Rethinking ReplayGain
I’m a luddite and an audiophile and I dislike the idea of subscription music services, so my music collection is a disk of FLACs which gets transcoded to other formats as necessary. I recently got around to including ReplayGain in this system, so now everything can be played at the same loudness. This is a massive improvement on having a chaos of different volumes, but… it turns out that it’s still not quite right.
If you go from, say, an acoustic track to a metal track – both perfectly ReplayGained – the metal track will sound weirdly muted in comparison. But supposedly they’re at the same perceived loudness, so what’s going on? My way of thinking about this is that there’s an expected loudness that doesn’t necessarily match the perceived loudness. A metal track should feel louder than a gentle acoustic track.
So it turns out that equal perceived loudness isn’t what I want as a listener. I want the metal tracks to hit as hard as I feel they should (perhaps subjectively, but probably not uniquely subjectively). So what I’m aiming for is a measure of how loud a track should be.
You could throw up your hands at this stage and say there’s nothing we can do about this. We can automatically calculate the perceived loudness, but there’s no way to know what loudness a track should have. This is an artistic decision, not something that we can automate. And maybe that’s true at some level, but I reckon we don’t have to give up entirely.
Here’s a simple model of why the expected loudness of a metal track is systematically different from the perceived loudness when compared to an acoustic track: There’s a lot of high-frequency content in metal. The guitar distortion, the cymbals, the vocal rasps, etc., etc. are adding a lot of high-frequency energy that’s just not present in acoustic tracks. And perhaps electronic bass music does a similar thing at the low end: there’s a big sub-bass that should shake the room. And again, it should be louder than the gentle acoustic tracks.
The parts of a metal track that sound muted with ReplayGain are some quite specific elements: the body of the drums, guitar, and vocals. This is all in the middle of the frequency range.
If my hypothesis is correct, there’s a simple way to correct for it: just apply a highpass and a lowpass filter and make the loudness calculation on the mid-range. So what you’d end up with is a music collection where the mid-range has been normalised, but the highs and the lows (which will be contributing to perceived loudness) are left to float free.
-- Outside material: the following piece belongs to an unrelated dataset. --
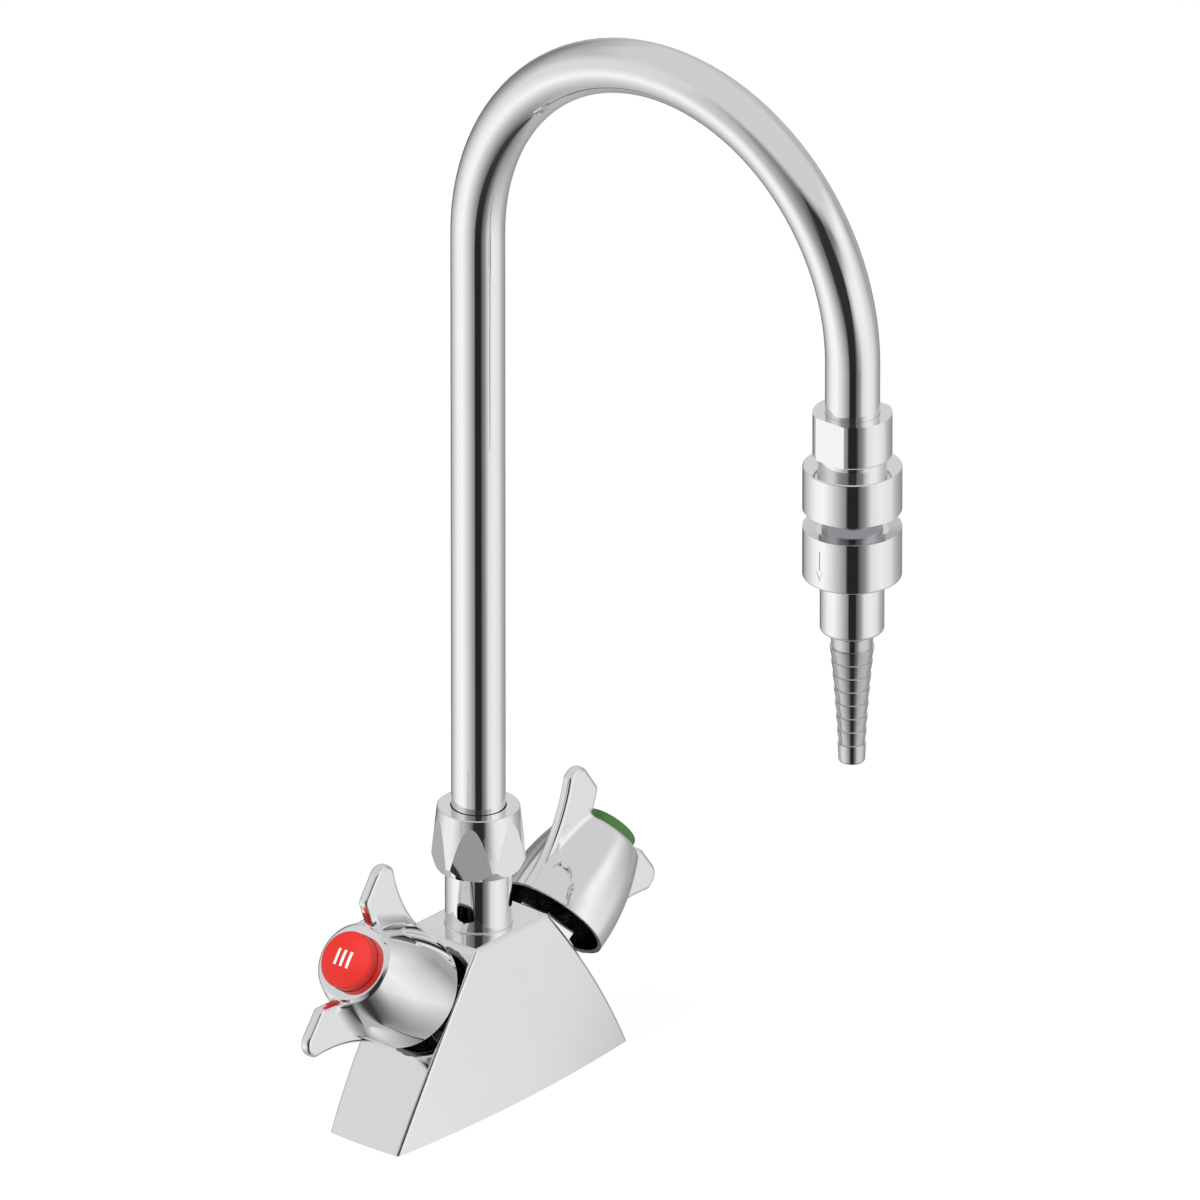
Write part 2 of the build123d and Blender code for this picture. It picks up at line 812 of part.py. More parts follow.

Way back when I was mastering Empire and Dust, I actually used something like this approach: I put on a high-pass and a low-pass filter so that I was only listening to the mid-range, then volume matched the tracks like that, and only after that considered whether the tracks were too bright or dark and whether they had the right amount of low-end.
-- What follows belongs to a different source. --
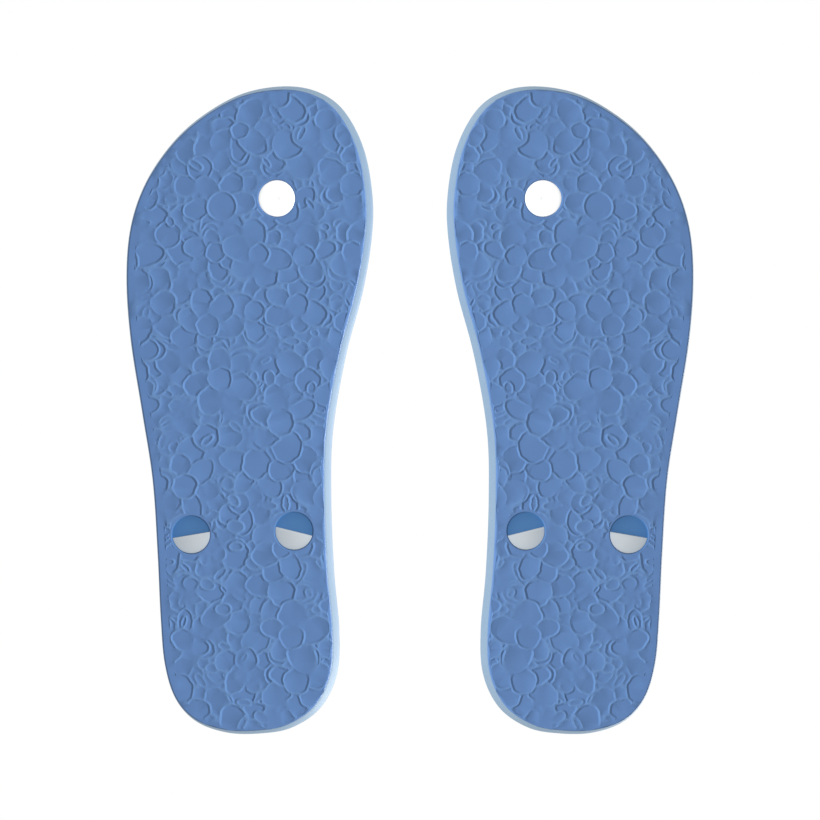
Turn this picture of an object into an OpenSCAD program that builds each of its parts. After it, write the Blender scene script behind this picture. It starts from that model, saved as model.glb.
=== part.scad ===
// A pair of thong sandals (flip flops), standing side by side with their toes towards +Y.
// The right shoe is at +X. The left shoe is its mirror image. The ground is the plane z = 0.
// Each shoe is a laminated foam sole, a moulded Y strap and the fixings that hold the strap.

/* [Sole] */
// Length of the sole from heel to toe
sole_l = 250; // [230:5:280]
// Free space between the two shoes at the balls of the feet
pair_gap = 29; // [10:1:60]
// Thickness of the whole sole under the heel
heel_t = 18.5; // [15:0.5:24]
// Thickness of the whole sole under the ball of the foot
ball_t = 14.5; // [13:0.5:18]
// Thickness of the dark lower layer
outsole_t = 6.5; // [6:0.5:8]
// Thickness of the top layer that the foot stands on
footbed_t = 2.5; // [2:0.5:3]
// Height that the tip of the toe curls up by
toe_spring = 3.5; // [0:0.5:6]
// How far the side walls lean out from the ground to the footbed
wall_lean = 1.6; // [1:0.1:3]
// Extra lean on the arch side, taken from the outer side
arch_lean = 1.1; // [0:0.1:1.5]

/* [Strap] */
// Height of the strap's highest point above the ground
strap_h = 57; // [50:1:70]
// Width of the strap arms over the foot
strap_w = 12.5; // [10:0.5:14]
// Thickness of the strap arms
strap_t = 3.4; // [2.5:0.1:3.4]

/* [Fixings] */
// Diameter of the recess for the toe plug
toe_recess_d = 14.4; // [13:0.2:16]
// Diameter of the two rear recesses
rear_recess_d = 14.8; // [13:0.2:16]
// Depth of the recesses
recess_depth = 4.2; // [3.5:0.1:5]
// Diameter of the toe post
post_d = 6.4; // [5:0.2:8]

/* [Motion] */
// Distance from the tip of the toe back to the line where the sole bends
flex_from_toe = 85; // [75:1:95]

/* [Hidden] */

$fn = 64;
eps = 0.01;

sole_blue = "#6285b4";
sky_blue = "#a9cde3";
strap_white = "#eef0f1";
plug_white = "#ffffff";
anchor_grey = "#c5cbd0";

// Everything in plan grows with the length of the sole.
k = sole_l / 250;
toe_y = sole_l / 2;
heel_y = -sole_l / 2;
flex_y = toe_y - flex_from_toe;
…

In the olden days (a couple of years ago) this would have just remained a nice thought experiment, but I wouldn’t have done anything about it. But these days I just ask Claude Code to build things for me.
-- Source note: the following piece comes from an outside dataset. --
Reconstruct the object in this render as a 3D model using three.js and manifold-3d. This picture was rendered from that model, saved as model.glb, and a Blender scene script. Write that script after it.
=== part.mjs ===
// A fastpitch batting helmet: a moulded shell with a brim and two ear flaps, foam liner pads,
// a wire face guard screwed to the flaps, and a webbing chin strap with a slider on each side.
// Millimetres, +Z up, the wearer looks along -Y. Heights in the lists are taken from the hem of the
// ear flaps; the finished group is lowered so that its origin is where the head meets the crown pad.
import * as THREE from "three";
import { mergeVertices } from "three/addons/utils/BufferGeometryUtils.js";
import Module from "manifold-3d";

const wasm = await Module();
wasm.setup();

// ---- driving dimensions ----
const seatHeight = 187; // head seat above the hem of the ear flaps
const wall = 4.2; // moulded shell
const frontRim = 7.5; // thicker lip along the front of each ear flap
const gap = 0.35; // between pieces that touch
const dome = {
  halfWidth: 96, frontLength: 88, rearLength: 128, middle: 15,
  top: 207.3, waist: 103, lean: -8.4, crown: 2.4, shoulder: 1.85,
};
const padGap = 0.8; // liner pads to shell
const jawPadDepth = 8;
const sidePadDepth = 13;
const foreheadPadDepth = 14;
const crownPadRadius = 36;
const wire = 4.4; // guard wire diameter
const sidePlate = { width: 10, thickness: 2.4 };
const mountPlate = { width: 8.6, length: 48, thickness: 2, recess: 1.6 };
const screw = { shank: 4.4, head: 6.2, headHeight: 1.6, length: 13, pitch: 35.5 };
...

I was already using rsgain in my transcoding scripts, so I just forked it and added some options.
Stock rsgain calculates the perceived loudness of the track and the album as LUFS (along with an algorithm for silence detection, discarding some outlier sections and so on), then adds tags saying how to adjust the volume to get to the target level.
My new mode (MidrangeFilter=true) calculates the perceived loudness of the midrange frequencies in the same way, adds a fixed dB offset (MidrangeOffset) so that a “typical piece of music” gets roughly the same level as it would with the original mode, and then you can blend that number with the original (MidrangeBlend where 0.0 is none and 1.0 is full). And you can set the low and high filters (MidrangeLow and MidrangeHigh).
Why have the blending? I enjoy some fairly experimental music, and I guess I’m a bit wary that I might have some track that just consists of high frequency whistling that then gets boosted to infinity and suddenly destroys my ears.
After some very basic tweaking (which you could certainly do more carefully and systematically than I’ve done), this is the preset I’ve ended up with:
[Global]
MidrangeFilter=true
MidrangeBlend=0.8
MidrangeLow=100
MidrangeHigh=1000
MidrangeOffset=0.7
And you can run that with:
rsgain easy -p midrange.preset <files>
I’m not sure that it’s quite right yet, but I think it’s at least slightly less bad than it was.